His affairs were all in order for his start when there happened the fatal accident which ended Humāyūn's life. That Humāyūn should die violently was in keeping with the violent changes of his career; and that he met his death in a building of Shīr Shāh was a singular chance. His last hours of activity were filled by pleasant occupations; old friends had been seen who had just come back from Makka and would bring him news of both pilgrim brothers; letters had been read from home in Kābul; he had gone up to the roof of the Shīr Mandal, which he used as his library, and had shown himself to the crowd assembled below; then he had interested himself in the rising of Venus, with the object of fixing a propitious hour for a reception,—perhaps to include the farewell of the Turkish guest.

The Shīr Mandal is a two-storied building with flat roof in the middle of which rises a small cupola which looks like a shade from the sun. The roof is reached by two discon­tinuous, steep, and narrow flights of high and shallow granite steps, which are enclosed in walls and the upper one of which emerges through the roof. The Emperor on that Friday evening of January 24th, 1556, had started down the upper flight and was on its second step, when the mu'aẕẕin raised the cry for prayer from the neighbouring mosque. Sīdī 'Ali says, as though it were some individual habit of Humāyūn, that the latter had the custom of kneeling whenever he heard the cry; other writers say that he tried to seat himself.

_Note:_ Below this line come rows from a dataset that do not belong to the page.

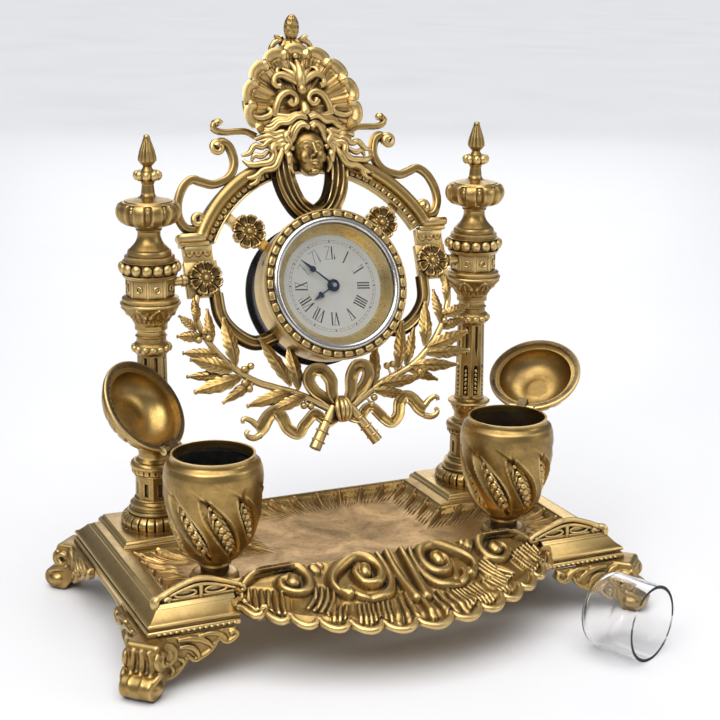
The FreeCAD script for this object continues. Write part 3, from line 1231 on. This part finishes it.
def spiral(inner, outer, turns, strip, z0, z1, centre):
    """A flat coil spring about a point, made of one strip."""
    points = [on_xy((inner + (outer - inner) * i / (8 * turns)) * math.cos(math.pi * i / 4),
                    (inner + (outer - inner) * i / (8 * turns)) * math.sin(math.pi * i / 4)) for i in range(8 * turns + 1)]
    plain = [(p.x, p.y) for p in points]
    return moved(ribbon(plain, (strip, strip), z0, z1, on_xy, 2), centre)


def mainspring():
    """The open mainspring round the winding arbor."""
    return spiral(1.6, 9.6, 5, 0.5, -4.6, 3.6, GREAT_POINT)


def hairspring():
    """The balance's hairspring."""
    return spiral(0.8, 3.8, 4, 0.2, PLATE_GAP_BOTTOM + 0.3, PLATE_GAP_BOTTOM + 0.9, BALANCE_POINT)


def pivot_holes(plate):
    """Bores a movement plate for the pivots of the train."""
    for point in (THIRD_POINT, FOURTH_POINT, ESCAPE_POINT, LEVER_POINT, BALANCE_POINT):
        plate = plate.cut(rod(PIVOT_R + RUNNING, point + V(0, 0, -20), point + V(0, 0, 20)))
    plate = plate.cut(rod(CENTRE_ARBOR_R + RUNNING, V(0, 0, -20), V(0, 0, 20)))
    return plate.cut(rod(1.2 + RUNNING, winding_point(-20), winding_point(20)))


def front_plate():
    """The movement's front plate, fixed to the back of the drum's ledge, with the motion wheel's stud."""
    disc = moved(Part.makeCylinder(DRUM_R - DRUM_WALL - 0.4, PLATE_THICKNESS), V(0, 0, PLATE_GAP_TOP))
    disc = pivot_holes(disc)
    for point in pillar_points(0):
        disc = disc.cut(rod(1.0, point, point + V(0, 0, 20)))
    stud = rod(0.6, MOTION_POINT + V(0, 0, PLATE_GAP_TOP),
               MOTION_POINT + V(0, 0, DIAL_FACE - DIAL_THICKNESS - 0.3))
    return joined([disc, stud])


def back_plate():
    """The movement's back plate."""
    disc = pivot_holes(moved(Part.makeCylinder(BACK_PLATE_R, PLATE_THICKNESS), V(0, 0, BACK_PLATE)))
    for point in pillar_points(0):
        disc = disc.cut(rod(1.0, point + V(0, 0, -20), point))
    return disc


def plate_pillars():
    """Four pillars between the plates, drilled at the back for the cover's screws."""
    pillars = []
    for point in pillar_points(0):
        base = V(point.x, point.y, PLATE_GAP_BOTTOM)
        top = V(point.x, point.y, PLATE_GAP_TOP)
        nose = rod(1.0, base - V(0, 0, PLATE_THICKNESS), top + V(0, 0, PLATE_THICKNESS))
        boss = rod(PILLAR_R + 0.8, V(point.x, point.y, COVER_BACK + 1.2), V(point.x, point.y, BACK_PLATE))
        pillar = joined([rod(PILLAR_R, base, top), nose, boss])
        pillars.append(pillar.cut(rod(1.0, V(point.x, point.y, COVER_BACK),
                                      V(point.x, point.y, BACK_PLATE - 0.6))))
    return Part.makeCompound(pillars)


def case_screws():
    """Four screws through the back cover into the pillars."""
    screws = []
    for point in pillar_points(COVER_BACK):
        head = Part.makeCylinder(2.4, 1.2, point - V(0, 0, 1.2))
        shank = rod(SCREW_R, point, point + V(0, 0, 1.2))
        thread = rod(1.0, point, V(point.x, point.y, BACK_PLATE - 0.6))
        screws.append(joined([head, shank, thread]))
    return Part.makeCompound(screws)


def motion_wheel():
    """The motion wheel and its pinion, on the front plate's stud."""
    z = FRONT_PLATE + 0.4
    wheel = toothed(MOTION_TEETH, MOTION_MODULE, 0.8, z, MOTION_DIRECTION + 180)
    pinion = toothed(MOTION_PINION, HOUR_MODULE, 1.0, z + 0.8, MOTION_DIRECTION + 180, gap=True)
    return moved(joined([wheel, pinion]).cut(rod(0.6 + RUNNING, V(0, 0, z - 1), V(0, 0, z + 4))),
                 MOTION_POINT)


def hand_angle(turn):
    """The direction of a hand, in degrees from +X, for a share of a full turn from twelve."""
    return 90.0 - 360.0 * turn


def spade(length, width, eye, z, thickness):
    """A spade hand along +X: a round eye, a narrow blade and a leaf-shaped spade."""
    neck, swell = 0.56 * length, 0.7 * length
    outline = [(0, 0.45), (neck, 0.3), (0.62 * length, 0.95 * width, swell, 0.5 * width), (length, 0.05),
               (length, -0.05),
               (swell, -0.5 * width), (0.62 * length, -0.95 * width, neck, -0.3), (0, -0.45)]
    blade = moved(face(outline, on_xy), V(0, 0, z)).extrude(V(0, 0, thickness))
    return joined([blade, Part.makeCylinder(eye, thickness, V(0, 0, z))])


def hour_hand():
    """The hour wheel, its tube and the hour hand on it."""
    wheel_z = FRONT_PLATE + 1.3
    z = HAND_PLANE
    wheel = toothed(HOUR_TEETH, HOUR_MODULE, 0.8, wheel_z, MOTION_DIRECTION)
    tube = rod(2.0, V(0, 0, wheel_z), V(0, 0, z + 0.4))
    hand = turned_by(spade(HOUR_HAND_LENGTH, 1.7, 3.0, z, 0.4), ZERO, Z_AXIS, hand_angle(HOUR_TIME / 12))
    return joined([wheel, tube, hand]).cut(rod(CENTRE_ARBOR_R + RUNNING, V(0, 0, 0), V(0, 0, 30)))


def minute_hand():
    """The minute hand with its collet, pressed on the centre arbor."""
    z = HAND_PLANE + 0.8
    hand = turned_by(spade(MINUTE_HAND_LENGTH, 1.5, 2.4, z, 0.4), ZERO, Z_AXIS, hand_angle(MINUTE_TIME / 60))
    collet = turned([(0, z), (1.9, z), (1.9, z + 0.7), (1.3, z + 1.1), (0, z + 1.1)])
    return joined([hand, collet]).cut(rod(HAND_HOLE_R, V(0, 0, 0), V(0, 0, 30)))


def set_knob():
    """The hand-setting knob behind the cover."""
    z = COVER_BACK - 0.6
    disc = moved(face(lobed_outline(20, 4.2, 3.9), on_xy), V(0, 0, z - 3.0)).extrude(V(0, 0, 2.4))
    collar = rod(2.2, V(0, 0, z - 0.6), V(0, 0, z))
    return joined([disc, collar]).cut(rod(CENTRE_ARBOR_R, V(0, 0, COVER_BACK - 2.0), V(0, 0, 0)))


def winding_key():
    """The winding arbor with its winged key behind the cover."""
    z = COVER_BACK
    staff = rod(1.2, winding_point(z - 6.0), winding_point(FRONT_PLATE))
    socket = rod(2.1, winding_point(z - 7.0), winding_point(z - 0.4))
    wing = face([(-7.0, z - 15.0), (-7.4, z - 10.0, -1.2, z - 7.0), (1.2, z - 7.0),
                 (7.4, z - 10.0, 7.0, z - 15.0),
                 (4.2, z - 17.6, 0.6, z - 14.0), (-0.6, z - 14.0), (-4.2, z - 17.6, -7.0, z - 15.0)])
    wing = moved(wing, V(GREAT_POINT.x, GREAT_POINT.y + 0.7, 0)).extrude(V(0, -1.4, 0))
    return joined([staff, socket, wing])


# ---- everything in place ----------------------------------------------------------------------

arch_frame_upright = arch_frame()
crest_shell_upright = crest_shell()
crest_mask_upright = crest_mask()
laurel_upright = laurel_branch()

parts = {"base_tray": base_tray(), "base_screws": base_screws(), "column_tie_rods": column_tie_rods(),
         "inkpot_spacers": inkpot_spacers(), "lid_hinge_pins": lid_hinge_pins(),
         "glass_liner_left": glass_liner_left(), "glass_liner_loose": glass_liner_loose()}

for one_side in ("left", "right"):
    parts["foot_front_" + one_side] = placed_foot(one_side, False)
    parts["foot_back_" + one_side] = placed_foot(one_side, True)
    parts["column_foot_" + one_side] = column_foot(one_side)
    parts["column_shaft_" + one_side] = column_shaft(one_side)
    parts["column_head_" + one_side] = column_head(one_side)
    parts["column_urn_" + one_side] = column_urn(one_side)
    parts["column_finial_" + one_side] = column_finial(one_side)
    parts["inkpot_" + one_side] = inkpot(one_side)
    parts["lid_" + one_side] = lid(one_side)

frame_pieces = {"arch_frame": arch_frame_upright, "pivot_pins": pivot_pins(), "rosettes": rosettes(),
                "shoulder_scrolls": Part.makeCompound(both_sides(shoulder_scroll())),
                "crest_shell": crest_shell_upright, "crest_mask": crest_mask_upright, "drapery_swag": drapery_swag(),
                "laurel_right": laurel_upright, "laurel_left": other_side(laurel_upright), "ribbon_bow": ribbon_bow()}

for clock_piece in (drum_case, bezel_ring, bezel_glass, sight_ring, dial, back_cover, front_plate,
                    back_plate,
                    plate_pillars, case_screws, mainspring, hairspring, great_wheel, centre_wheel, centre_arbor, third_wheel,
                    fourth_wheel, escape_wheel, pallet_lever, balance_wheel, motion_wheel, hour_hand, minute_hand,
                    set_knob, winding_key):
    frame_pieces[clock_piece.__name__] = clock_place(clock_piece())

for name, upright in frame_pieces.items():
    parts[name] = leaned(upright)

# The origin is on the table, under the middle of the whole object, from the loose liner to the crest.
turn = math.radians(LOOSE_LINER_TURN)
FRONT_EXTENT = -LOOSE_LINER_Y + LINER_HEIGHT / 2 * math.cos(turn) + LINER_R * math.sin(turn)
BACK_EXTENT = parts["crest_shell"].optimalBoundingBox(False, False).YMax
ORIGIN_SHIFT = V(0, (FRONT_EXTENT - BACK_EXTENT) / 2, 0)

os.makedirs("parts", exist_ok=True)
for name, shape in parts.items():
    moved(shape, ORIGIN_SHIFT).exportStep("parts/" + name + ".step")
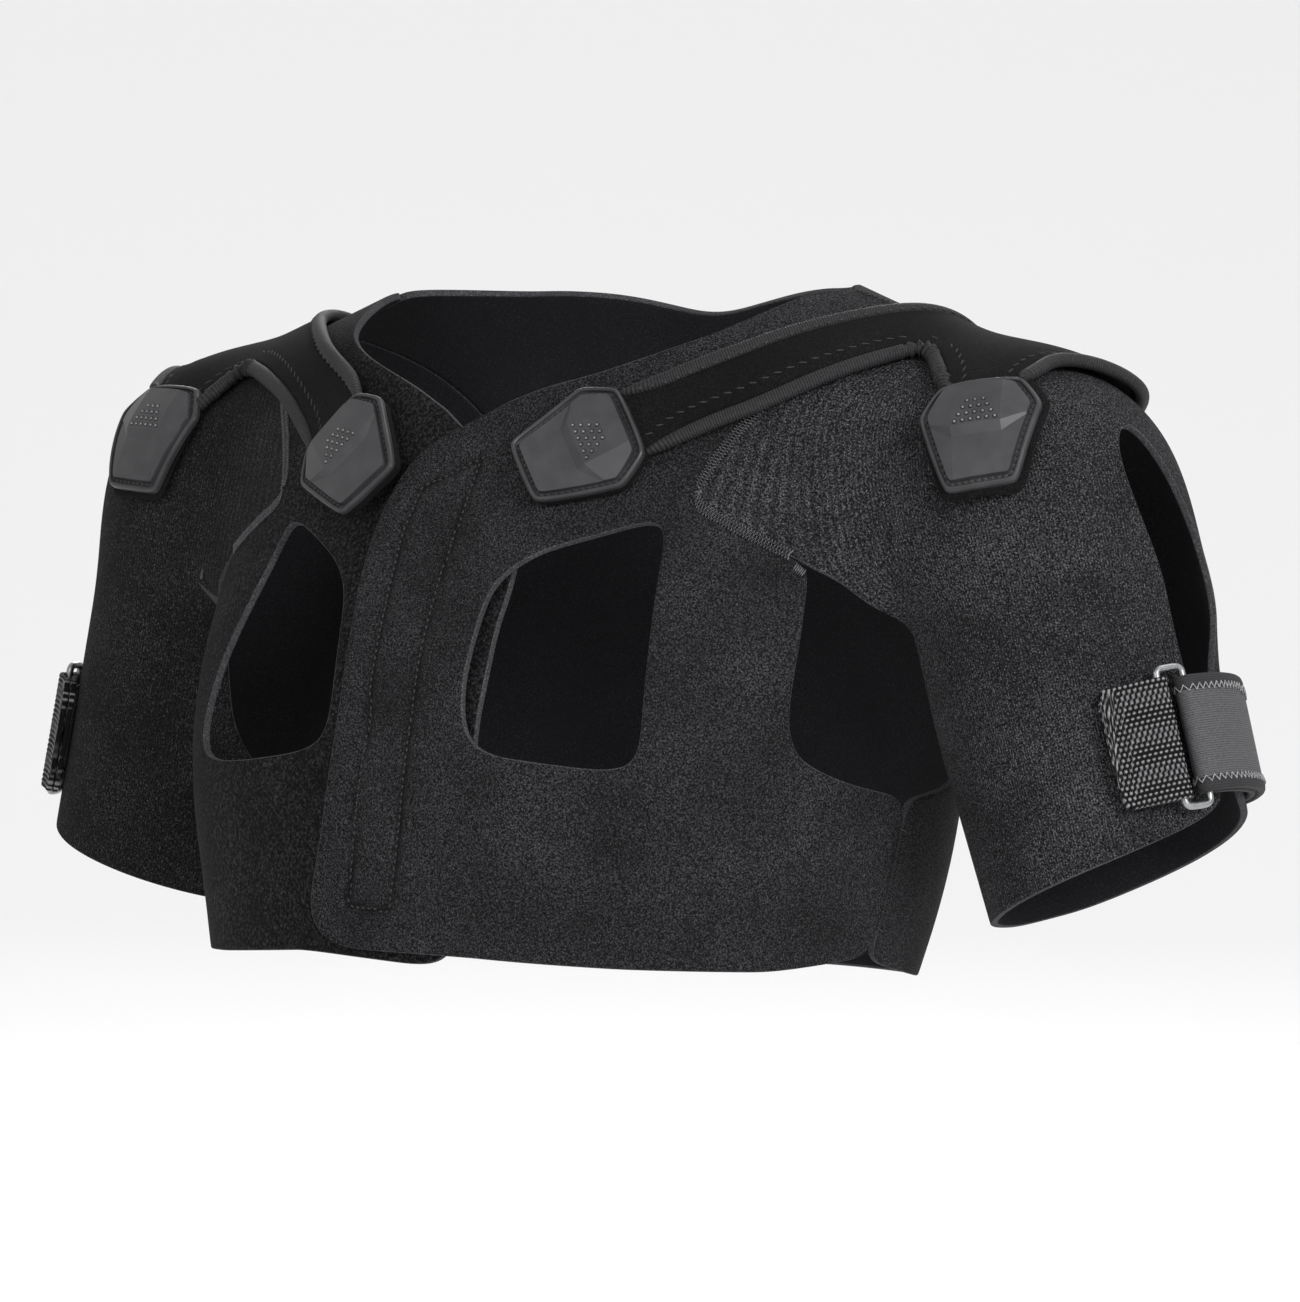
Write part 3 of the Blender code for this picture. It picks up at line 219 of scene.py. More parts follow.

His foot became entangled, some say in his mantle (postīn), his staff slid along the smooth step, and he fell to the bottom of the flight with severe injuries to head and arm. It is professed that a letter went after the fall from him to Akbar, but this may be a part of the well-meaning deception in which the dangerous nature of the injuries was shrouded; it would seem more probable from the admiral's account of the episode, which is silent as to any recovery of consciousness, that the injuries to the head were too severe to allow of restoration to sense. Three days later Humāyūn died, on January 27th, and in the forty-eighth year of his age.